THE TASK: Copy out the data below verbatim.

Records with modeling code
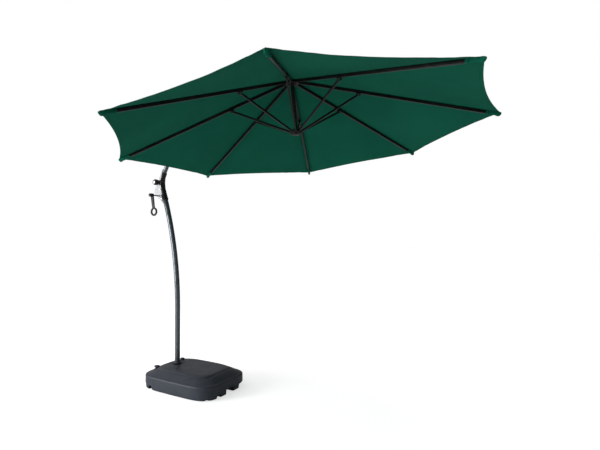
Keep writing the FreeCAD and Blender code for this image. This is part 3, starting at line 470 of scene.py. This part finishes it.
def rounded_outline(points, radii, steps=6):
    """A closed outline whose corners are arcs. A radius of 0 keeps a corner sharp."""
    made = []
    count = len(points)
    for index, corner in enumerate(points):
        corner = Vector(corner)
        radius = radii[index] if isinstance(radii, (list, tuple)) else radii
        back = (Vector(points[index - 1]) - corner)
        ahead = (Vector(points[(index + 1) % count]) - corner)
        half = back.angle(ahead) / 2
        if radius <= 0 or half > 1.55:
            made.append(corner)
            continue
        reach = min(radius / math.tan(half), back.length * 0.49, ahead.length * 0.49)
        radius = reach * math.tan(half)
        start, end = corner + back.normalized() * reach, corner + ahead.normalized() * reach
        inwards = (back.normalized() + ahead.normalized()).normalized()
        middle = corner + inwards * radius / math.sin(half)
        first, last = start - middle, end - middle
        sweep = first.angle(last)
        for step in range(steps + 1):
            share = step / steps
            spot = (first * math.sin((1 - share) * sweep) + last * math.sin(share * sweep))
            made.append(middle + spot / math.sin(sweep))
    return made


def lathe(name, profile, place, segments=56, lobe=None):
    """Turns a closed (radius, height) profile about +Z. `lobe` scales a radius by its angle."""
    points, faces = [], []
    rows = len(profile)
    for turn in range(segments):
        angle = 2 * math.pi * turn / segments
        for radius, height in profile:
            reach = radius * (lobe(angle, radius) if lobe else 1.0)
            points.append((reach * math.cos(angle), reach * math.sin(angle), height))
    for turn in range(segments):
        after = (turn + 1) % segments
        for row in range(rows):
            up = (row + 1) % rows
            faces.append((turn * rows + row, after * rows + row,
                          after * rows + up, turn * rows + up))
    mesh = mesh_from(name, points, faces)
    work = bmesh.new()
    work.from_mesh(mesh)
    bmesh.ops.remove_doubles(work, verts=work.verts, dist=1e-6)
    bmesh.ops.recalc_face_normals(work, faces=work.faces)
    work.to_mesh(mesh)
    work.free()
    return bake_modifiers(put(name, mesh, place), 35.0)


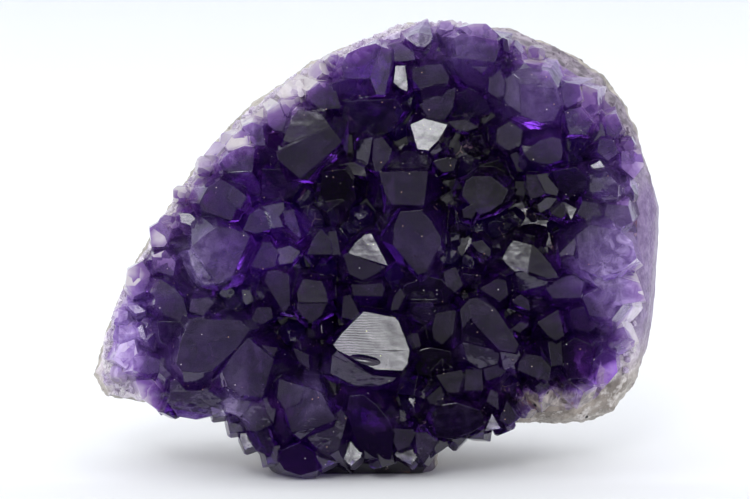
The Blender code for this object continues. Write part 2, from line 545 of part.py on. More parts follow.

IN RESPONSE:
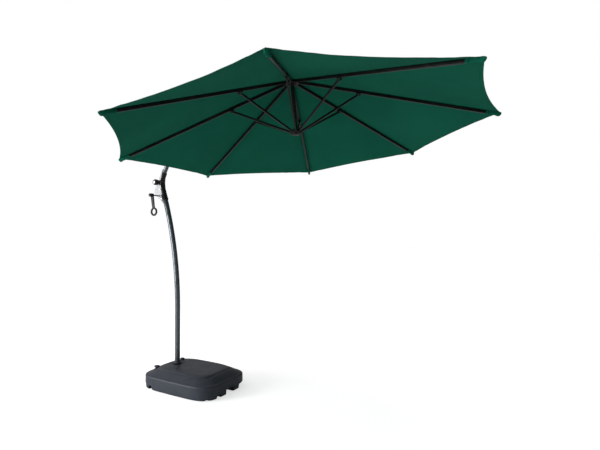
Keep writing the FreeCAD and Blender code for this image. This is part 3, starting at line 470 of scene.py. This part finishes it.
def rounded_outline(points, radii, steps=6):
    """A closed outline whose corners are arcs. A radius of 0 keeps a corner sharp."""
    made = []
    count = len(points)
    for index, corner in enumerate(points):
        corner = Vector(corner)
        radius = radii[index] if isinstance(radii, (list, tuple)) else radii
        back = (Vector(points[index - 1]) - corner)
        ahead = (Vector(points[(index + 1) % count]) - corner)
        half = back.angle(ahead) / 2
        if radius <= 0 or half > 1.55:
            made.append(corner)
            continue
        reach = min(radius / math.tan(half), back.length * 0.49, ahead.length * 0.49)
        radius = reach * math.tan(half)
        start, end = corner + back.normalized() * reach, corner + ahead.normalized() * reach
        inwards = (back.normalized() + ahead.normalized()).normalized()
        middle = corner + inwards * radius / math.sin(half)
        first, last = start - middle, end - middle
        sweep = first.angle(last)
        for step in range(steps + 1):
            share = step / steps
            spot = (first * math.sin((1 - share) * sweep) + last * math.sin(share * sweep))
            made.append(middle + spot / math.sin(sweep))
    return made


def lathe(name, profile, place, segments=56, lobe=None):
    """Turns a closed (radius, height) profile about +Z. `lobe` scales a radius by its angle."""
    points, faces = [], []
    rows = len(profile)
    for turn in range(segments):
        angle = 2 * math.pi * turn / segments
        for radius, height in profile:
            reach = radius * (lobe(angle, radius) if lobe else 1.0)
            points.append((reach * math.cos(angle), reach * math.sin(angle), height))
    for turn in range(segments):
        after = (turn + 1) % segments
        for row in range(rows):
            up = (row + 1) % rows
            faces.append((turn * rows + row, after * rows + row,
                          after * rows + up, turn * rows + up))
    mesh = mesh_from(name, points, faces)
    work = bmesh.new()
    work.from_mesh(mesh)
    bmesh.ops.remove_doubles(work, verts=work.verts, dist=1e-6)
    bmesh.ops.recalc_face_normals(work, faces=work.faces)
    work.to_mesh(mesh)
    work.free()
    return bake_modifiers(put(name, mesh, place), 35.0)


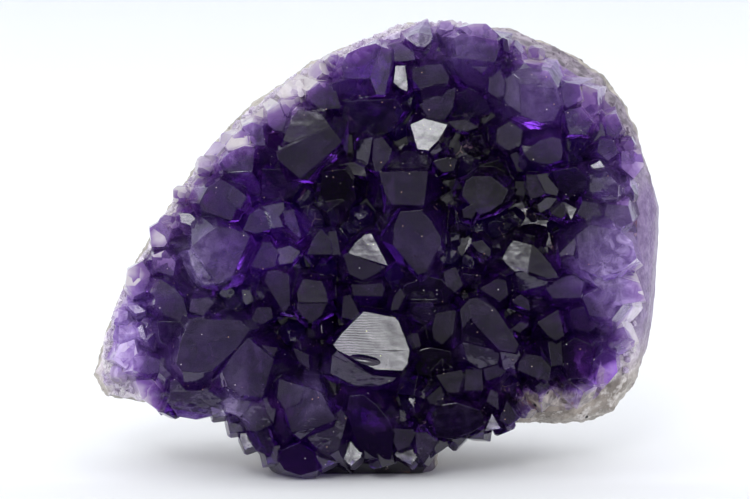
The Blender code for this object continues. Write part 2, from line 545 of part.py on. More parts follow.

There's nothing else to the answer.